→ **Task requirements**: Tally the lines in the records underneath that contain the string "handed", and state the figure by itself.

[Start of Given records]

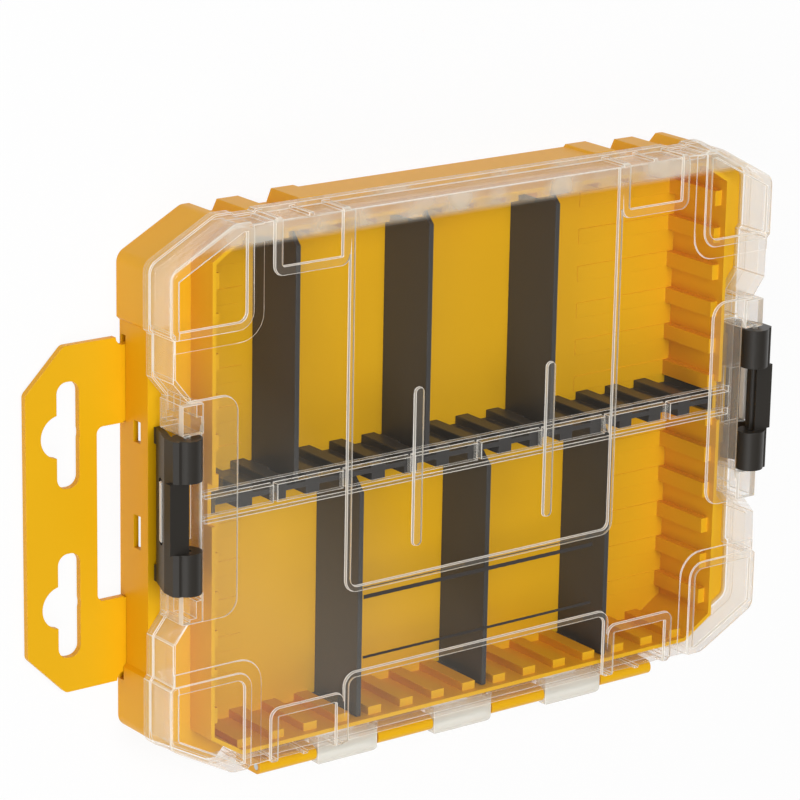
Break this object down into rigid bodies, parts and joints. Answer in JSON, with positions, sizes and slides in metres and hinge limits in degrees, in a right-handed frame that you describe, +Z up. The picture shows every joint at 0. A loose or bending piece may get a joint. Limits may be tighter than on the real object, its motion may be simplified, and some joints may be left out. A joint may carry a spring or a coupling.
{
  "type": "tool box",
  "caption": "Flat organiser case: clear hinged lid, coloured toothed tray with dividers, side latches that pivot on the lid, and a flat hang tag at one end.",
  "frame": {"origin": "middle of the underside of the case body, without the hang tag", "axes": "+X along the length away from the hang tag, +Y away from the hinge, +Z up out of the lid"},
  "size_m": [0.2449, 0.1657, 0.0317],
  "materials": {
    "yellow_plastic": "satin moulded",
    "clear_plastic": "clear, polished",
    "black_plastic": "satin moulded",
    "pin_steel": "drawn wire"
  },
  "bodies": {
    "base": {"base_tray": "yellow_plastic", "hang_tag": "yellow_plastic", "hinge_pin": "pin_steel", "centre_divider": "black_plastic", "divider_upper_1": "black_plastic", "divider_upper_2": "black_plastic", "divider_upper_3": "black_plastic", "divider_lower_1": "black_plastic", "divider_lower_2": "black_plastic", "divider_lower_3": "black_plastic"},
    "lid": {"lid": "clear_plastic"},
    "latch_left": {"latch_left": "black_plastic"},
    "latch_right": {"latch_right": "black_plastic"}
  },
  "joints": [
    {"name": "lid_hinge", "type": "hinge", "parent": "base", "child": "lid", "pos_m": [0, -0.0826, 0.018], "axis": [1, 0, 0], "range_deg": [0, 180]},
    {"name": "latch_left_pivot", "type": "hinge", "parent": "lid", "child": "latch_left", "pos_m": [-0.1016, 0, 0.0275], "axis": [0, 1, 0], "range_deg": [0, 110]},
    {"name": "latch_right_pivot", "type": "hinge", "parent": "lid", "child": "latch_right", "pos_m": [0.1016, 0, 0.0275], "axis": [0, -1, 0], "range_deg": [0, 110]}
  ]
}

[End of Given records]
[Start of Given records]

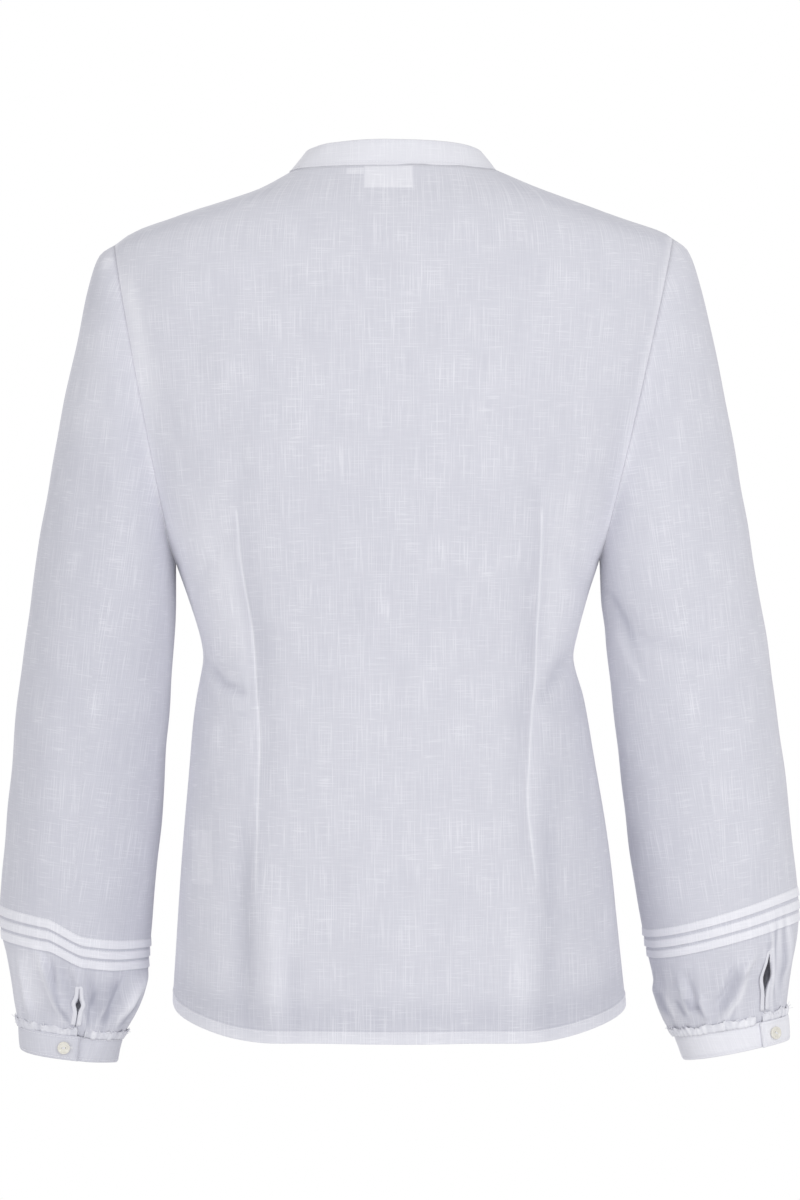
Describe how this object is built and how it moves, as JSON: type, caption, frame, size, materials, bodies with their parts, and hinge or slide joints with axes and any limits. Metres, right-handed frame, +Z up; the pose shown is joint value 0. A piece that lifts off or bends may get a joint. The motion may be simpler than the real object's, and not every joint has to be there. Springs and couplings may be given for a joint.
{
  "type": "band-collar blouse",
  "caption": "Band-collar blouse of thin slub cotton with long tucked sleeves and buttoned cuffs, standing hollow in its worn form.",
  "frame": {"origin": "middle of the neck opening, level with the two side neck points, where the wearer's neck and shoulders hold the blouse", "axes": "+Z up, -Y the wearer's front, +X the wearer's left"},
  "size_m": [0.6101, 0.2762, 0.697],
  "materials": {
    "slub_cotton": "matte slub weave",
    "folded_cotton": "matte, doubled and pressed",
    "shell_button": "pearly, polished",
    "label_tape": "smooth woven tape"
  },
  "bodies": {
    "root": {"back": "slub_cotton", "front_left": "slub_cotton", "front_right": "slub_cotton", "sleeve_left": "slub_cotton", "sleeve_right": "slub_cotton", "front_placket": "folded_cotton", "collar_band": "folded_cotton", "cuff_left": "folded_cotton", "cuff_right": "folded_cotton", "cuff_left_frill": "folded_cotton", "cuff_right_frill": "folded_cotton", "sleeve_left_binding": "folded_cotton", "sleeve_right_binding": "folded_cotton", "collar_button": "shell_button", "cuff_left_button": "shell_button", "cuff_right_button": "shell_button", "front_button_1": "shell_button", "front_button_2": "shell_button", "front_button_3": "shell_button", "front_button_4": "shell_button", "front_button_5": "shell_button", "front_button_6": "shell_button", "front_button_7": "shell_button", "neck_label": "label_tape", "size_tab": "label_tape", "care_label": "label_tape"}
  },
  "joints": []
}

[End of Given records]

→ **Written solution**: 2